Putting it All Together:
The management team uses all the above information to track the run and determine if any adjustments to the pre-season management forecast are needed. A technical committee made up of DFO, Uu-a-thluk, Tseshaht and Hupacasath technical staff reviews the weekly assessment information and develops a run profile. The run profile looks at the ages and the total number of fish that can be accounted for up to that week.
The total accounting is then matched up with a run-timing curve, which provides an estimate of what percentage of the run has returned by a certain date. In simple terms, if 500,000 sockeye can be accounted for by the catch, escapement, and inlet data on July 7th, and on average 50% of the run has returned by that date, then the total run size estimate would be 1 million.
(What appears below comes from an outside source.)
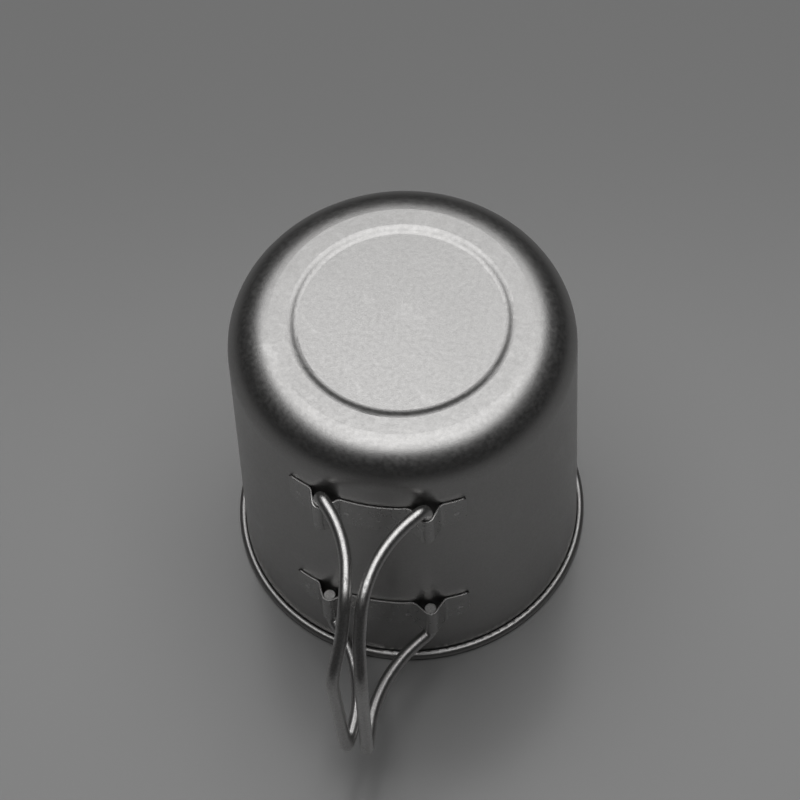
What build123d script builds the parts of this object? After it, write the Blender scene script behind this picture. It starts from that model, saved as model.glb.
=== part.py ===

Unfortunately, it’s not that simple. The early portion of the Somass sockeye run (generally the first two months) is highly variable and not very useful for predictions. As a general rule, by the first week of July, the size, age groupings, and timing of the run becomes clearer allowing adjustments to the run size if appropriate. Further adjustments to the run-size will be made in subsequent weeks if supported by the available information.
Collection of assessment information continues long after sockeye fisheries have ended for the season. Daily escapement counts to the lakes and weekly biosampling continue until the run has ended, usually by the first week of November. Together, all this information contributes to fisheries assessment in the Somass River system.